- Location: Riverside County, California
- Coordinates: 33°44′51″N 117°26′28″W﻿ / ﻿33.74750°N 117.44111°W
- Type: reservoir
- Surface elevation: 1,122 feet (342 m)

= Lee Lake (Temescal Wash) =

Lee Lake, is a reservoir created by the Lee Lake 818-002 Dam across Temescal Creek, in Riverside County, California. It lies at an elevation of 1,122 ft.

==History==
The large dam created a reservoir over the site of a small natural lake, called Lagunita, that already existed along the course of Temescal Creek in that location in the 19th century, and appears in an 1860 Temescal Survey Map.

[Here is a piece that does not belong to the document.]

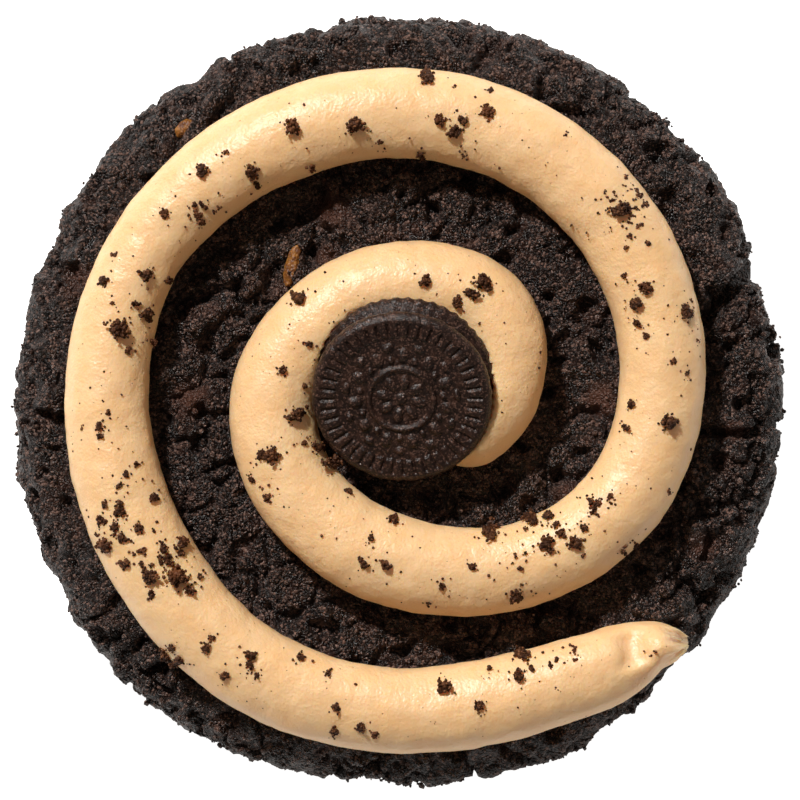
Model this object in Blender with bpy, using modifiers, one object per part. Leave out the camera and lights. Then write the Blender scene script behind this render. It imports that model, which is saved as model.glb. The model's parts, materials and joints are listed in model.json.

In May, 1886 the South Riverside Land and Water Company was incorporated, and it purchased the lands of Rancho La Sierra of Bernardo Yorba, and the Rancho Temescal grant where the colony of South Riverside (later Corona) was laid out. They also secured the water rights to Temescal Creek, its tributaries and Lee Lake. Dams and pipelines were built to carry the water to the colony.

By the time the U. S. Geological Survey mapped the area in 1897-98 for the Elsinore Quadrangle, California the dam and Lee Lake appear on the map.

Recently it has been called Corona Lake by a fishing enterprise that operates there.